### PROBLEM REQUIREMENTS
Output exactly the lines that run from the line containing "What FreeCAD Python" through the line containing "opens the lid.", with both ends included.

### INPUT MATERIAL
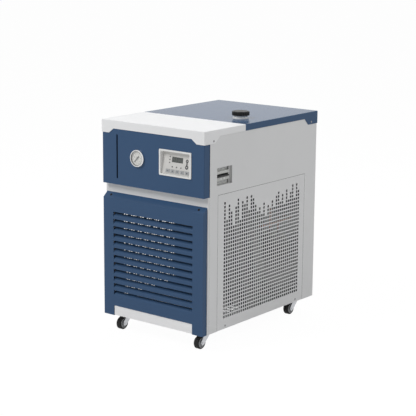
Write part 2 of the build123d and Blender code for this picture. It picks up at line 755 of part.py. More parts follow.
# Pressure gauge: steel case with its bezel, dial, glass and needle
with BuildPart() as gauge_case:
    with BuildSketch(Plane.YZ.offset(gauge_x)):
        with BuildLine():
            Polyline(
                (at_depth(-gauge_proud), gauge_z + gauge_diameter / 2 - 4),
                (at_depth(-gauge_proud), gauge_z + gauge_diameter / 2 - 1),
                (at_depth(-gauge_proud + 1.5), gauge_z + gauge_diameter / 2),
                (at_depth(panel_front), gauge_z + gauge_diameter / 2),
                (at_depth(panel_front), gauge_z + gauge_diameter / 2 - 4),
                (at_depth(32), gauge_z + gauge_diameter / 2 - 4),
                (at_depth(32), gauge_z),
                (at_depth(0.5), gauge_z),
                (at_depth(0.5), gauge_z + gauge_diameter / 2 - 4),
                close=True,
            )
        make_face()
    revolve(axis=Axis((gauge_x, at_depth(0), gauge_z), (0, 1, 0)))
    with BuildSketch(upright(32)):
        with Locations((gauge_x, gauge_z)):
            RegularPolygon(7, 6)
    extrude(amount=-22)
gauge_case.part.label = "gauge_case"
export_step(gauge_case.part, "parts/gauge_case.step")

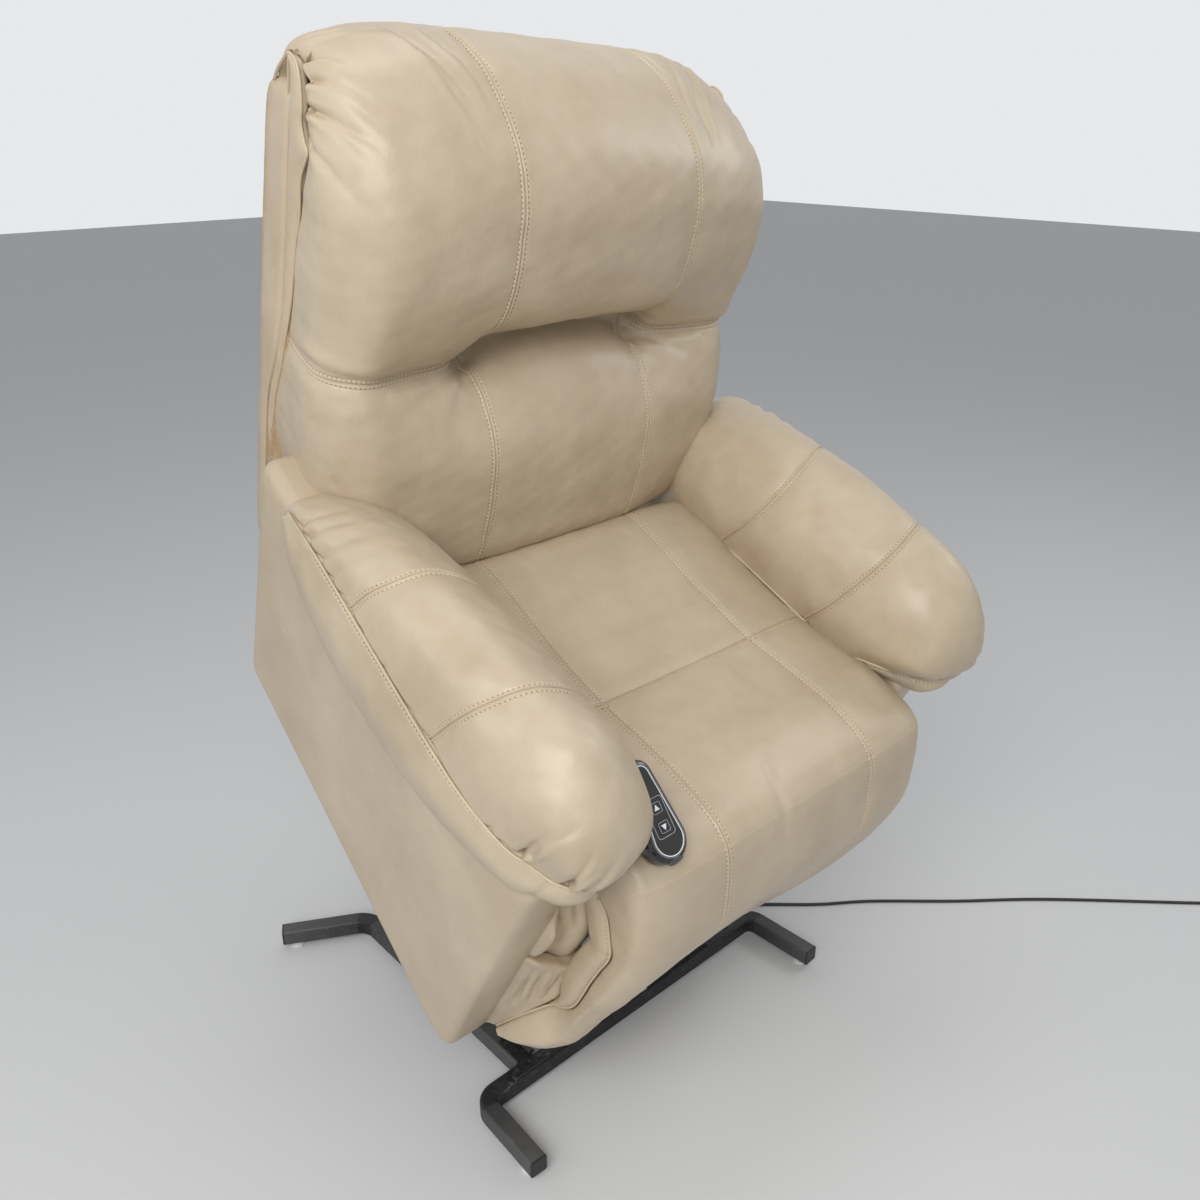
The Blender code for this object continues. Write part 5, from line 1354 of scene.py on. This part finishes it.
def hand_control():
    gloss = plastic("hand_gloss_black", (.005, .005, .006), .14, .3)
    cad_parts["handset"].material_slots[0].material = gloss
    dark = plastic("hand_panel_dark", (.010, .0105, .013), .30)
    grey = plastic("hand_grey", (.42, .43, .45), .40)
    white = plastic("hand_white", (.86, .87, .88), .35)
    hand_outlines(white, grey)
    hand_tip(plastic("hand_tip_grey", (.085, .086, .092), .45))
    for name, middle in HAND_BUTTONS.items():
        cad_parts[name].material_slots[0].material = dark
        hand_button(name, middle, grey, white)


# ---------------------------------------------------------------- steel base and other bare parts

def painted_steel():
    """Black paint with dust in patches, grey scuffs and worn corners."""
    f = Finish("scuffed_black_paint")
    dust = f.noise(26.0, 6.0, 0.68).between(0.50, 0.74)
    scuff = f.noise(70.0, 5.0, 0.7, (1.0, 1.0, 2.2), 0.8).between(0.60, 0.68)
    scratch = f.noise(210.0, 2.0, 0.5, (6.0, 1.0, 1.0)).between(0.67, 0.71)
    paint = f.mix(dust * 0.24, (.011, .011, .012), (.120, .112, .096))
    paint = f.mix(scuff * 0.45, paint, (.21, .205, .195))
    paint = f.mix(scratch * 0.40, paint, (.30, .30, .29))
    paint = f.mix(f.edges(0.53, 0.62) * 0.35, paint, (.26, .25, .24))
    relief = f.bump(f.noise(480.0, 3.0, 0.6), 0.00012, 0.7, f.bump(scuff * -1.0, 0.0002, 0.6))
    return f.set(Base_Color=paint, Roughness=dust * 0.25 + scuff * 0.15 + 0.46, Normal=relief,
                 Specular_IOR_Level=0.32)


def bare_metal(name, colour, rough, marks):
    f = Finish(name)
    haze = f.noise(38.0, 5.0, 0.6).between(0.3, 0.7)
    spots = f.noise(130.0, 3.0, 0.6).between(0.62, 0.72)
    relief = f.bump(f.noise(620.0, 2.0), 0.00005, 0.6)
    return f.set(Base_Color=f.mix(spots * marks, colour, (.23, .19, .15)), Metallic=1 - spots * marks,
                 Roughness=haze * 0.18 + spots * 0.2 + rough, Normal=relief)


def plywood():
    f = Finish("bare_plywood")
    fibre = f.noise(60.0, 5.0, 0.6, (0.12, 1.0, 1.0), 0.4).between(0.3, 0.7)
    ply = f.noise(300.0, 1.0, 0.4, (0.05, 1.0, 0.4)).between(0.45, 0.55)
    tone = f.mix(fibre, (.36, .23, .12), (.52, .37, .22))
    return f.set(Base_Color=f.mix(ply * 0.3, tone, (.25, .15, .08)), Roughness=fibre * 0.15 + 0.6,
                 Normal=f.bump(fibre, 0.0004, 0.5))


def label_paper():
    f = Finish("bare_label")
    stain = f.noise(120.0, 4.0).between(0.45, 0.8)
    tone = f.mix(stain * 0.5, (.80, .80, .78), (.55, .53, .48))
    return f.set(Base_Color=tone, Roughness=stain * 0.2 + 0.45)


def bare_solids(rubber):
    """Gives the solids that show their own finishes."""
    finishes = {
        "black_steel": painted_steel(), "zinc_steel": bare_metal("dull_zinc", (.52, .53, .54), .34, .35),
        "black_plastic": plastic("black_plastic_case", (.018, .018, .019), .42),
        "glide_chrome": plastic("glide_bright", (.80, .80, .78), .22, .6), "plywood": plywood(),
        "cord_rubber": rubber,
    }
    for name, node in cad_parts.items():
        for slot in node.material_slots:
            kind = slot.material.name.split(".")[0]
            if name != "handset" and name not in HAND_BUTTONS and kind in finishes:
                slot.material = finishes[kind]


def frame_plate(name, outline, low, high, finish):
    """A thin plate on the floor frame, given in the model's frame."""
    flat_plate(name, outline, low, high, finish, "floor_frame", place=np.asarray)


def frame_details():
    """Holes of the gussets as near-black discs of painted shade, the plug studs with a slit of painted shade,
    and the bare label on the front tube.
    """
    gusset_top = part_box("left_gusset")[1][2]
    # Painted shade: flat near-black discs and slits where the holes and the plug's slot would hold shadow.
    shade_disc = plastic("painted_hole_shade", (.004, .004, .004), .8)
    plug = plastic("tube_plug", (.030, .030, .031), .5)
    turn = np.linspace(0, 2 * math.pi, 25)[:-1]
    disc = np.stack([np.cos(turn), np.sin(turn)], -1)
    stud = (.1965, -.1180)
    discs = (("hole_back", (.2290, -.0480), .0050, gusset_top - .0003, gusset_top + .0002, shade_disc),
             ("hole_front", (.2105, -.1010), .0040, gusset_top - .0003, gusset_top + .0002, shade_disc),
             ("plug_flange", stud, .0085, .0419, .0436, plug), ("plug_face", stud, .0060, .0430, .0444, plug))
    for side, word in SIDES.items():
        for name, (x, y), radius, low, high, finish in discs:
            frame_plate(f"{word}_{name}", disc * radius + (side * x, y), low, high, finish)
        slit = rounded(side * stud[0] - .0050, side * stud[0] + .0050, -.1189, -.1171, .0008)
        frame_plate(f"{word}_plug_slot_shade", slit, .0440, .0446, shade_disc)
    sticker = rounded(-.045, .034, -.1270, -.1172, .0006, 3)
    frame_plate("blank_label", sticker, .0418, .0422, label_paper())


def chair():
    """Every piece, in the order in which they are listed."""
    rubber = black_rubber()
    mains_lead(rubber)
    bare_solids(rubber)
    frame_details()
    hand_control()
    back_cushion()
    outside_back()
    for side in SIDES:
        back_boxing(side)
        arm_box(side)
    for side in SIDES:
        arm_cushion(side)
        arm_boxing(side)
    seat_and_front()
    for side in SIDES:
        footrest_boxing(side)
        gusset(side, "upper")
        gusset(side, "lower")


room()
chair()
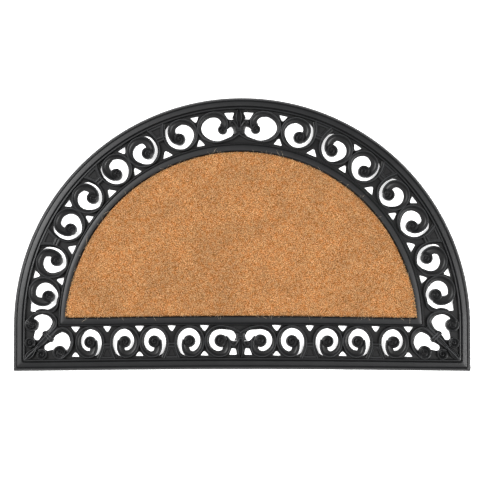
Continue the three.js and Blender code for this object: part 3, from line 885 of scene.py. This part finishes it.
def corner_motif(side):
    """Two loops that share a diagonal stem, with a collar, two curls and a leaf in the corner."""
    place = to_corner(side, False)
    parts.append(bar(CORNER_STEM, place, CORNER_STEM_STEPS, stem_section))
    parts.append(bar(CORNER_LEAF, place, CORNER_LEAF_STEPS, leaf_section))
    parts.append(bar(CORNER_SPINE, place, CORNER_SPINE_STEPS, dome_section, SPINE_LIFT))
    for flip in (False, True):
        way = to_corner(side, flip)
        cut_through(ribbon(CORNER_NECK_HOLE, way, NECK_HOLE_STEPS))
        cut_through(ribbon(CORNER_LOBE_HOLE, way, LOBE_HOLE_STEPS))
        parts.append(bar(CORNER_LOOP, way, LOOP_STEPS))
        parts.append(bar(CORNER_RIB, way, CORNER_LEAF_STEPS, dome_section, RIB_LIFT))
        for centre, start, spin, sides, rings in CORNER_SNAILS:
            parts.append(snail(centre, way, math.radians(start), spin, sides, rings))
    for x in CORNER_BEAD_PLACES:
        rows = [(x + across, x - across, half) for across, half in CORNER_BEAD]
        parts.append(bar(rows, place, CORNER_BEAD_STEPS, dome_section, SPINE_LIFT))


def combine(base, others, operation):
    """Cuts solids from a base or joins them to it, and removes them."""
    group = bpy.data.collections.new("others")
    bpy.context.scene.collection.children.link(group)
    for other in others:
        group.objects.link(other)
    step = base.modifiers.new("combine", "BOOLEAN")
    step.operand_type = "COLLECTION"
    step.collection = group
    step.operation = operation
    step.solver = "MANIFOLD"
    graph = bpy.context.evaluated_depsgraph_get()
    made = bpy.data.meshes.new_from_object(base.evaluated_get(graph))
    base.modifiers.clear()
    base.data = made
    for other in list(others):
        data = other.data
        bpy.data.objects.remove(other)
        bpy.data.meshes.remove(data)
    bpy.data.collections.remove(group)


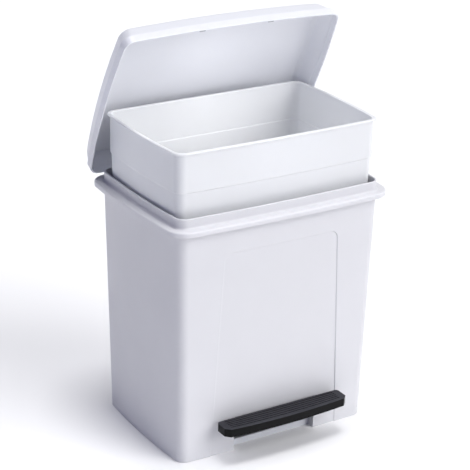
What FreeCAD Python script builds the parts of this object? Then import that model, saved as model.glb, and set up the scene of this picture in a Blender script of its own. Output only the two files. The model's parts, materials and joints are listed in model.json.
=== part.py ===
"""Pedal trash can: a tapered plastic shell, a hinged lid, a lift-out bucket and a pedal that opens the lid.

Millimetres, +Z up, front towards -Y. The origin is on the floor, under the middle of the shell.
The model stands with its lid open, its bucket lifted out by most of the collar's height and its pedal down.
"""
import FreeCAD, Part
import math
import os

os.makedirs("parts", exist_ok=True)
Vec = FreeCAD.Vector
X_AXIS = Vec(1, 0, 0)
Y_AXIS = Vec(0, 1, 0)
Z_AXIS = Vec(0, 0, 1)

# --- shell ---------------------------------------------------------------------------------------
BASE_HALF_W = 176.0
BASE_HALF_D = 121.0
TOP_HALF_W = 184.0
TOP_HALF_D = 128.0
CORNER_R = 17.0
SIDE_BOW = 4.5
FRONT_BOW = 3.8
SHELL_BOTTOM = 0.4
SHELL_WALL = 3.0
FLANGE_BOTTOM = 395.4
FLANGE_TOP = 404.0
FLANGE_OUT = 15.7
FLANGE_WALL = 2.6
COLLAR_TOP = 419.3

# --- recessed panel on the front -----------------------------------------------------------------
PANEL_DEPTH = 1.3
PANEL_TOP = 350.5
PANEL_HALF_TOP = 104.0
PANEL_HALF_BOTTOM = 120.5
PANEL_CORNER_R = 14.0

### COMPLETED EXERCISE
What FreeCAD Python script builds the parts of this object? Then import that model, saved as model.glb, and set up the scene of this picture in a Blender script of its own. Output only the two files. The model's parts, materials and joints are listed in model.json.
=== part.py ===
"""Pedal trash can: a tapered plastic shell, a hinged lid, a lift-out bucket and a pedal that opens the lid.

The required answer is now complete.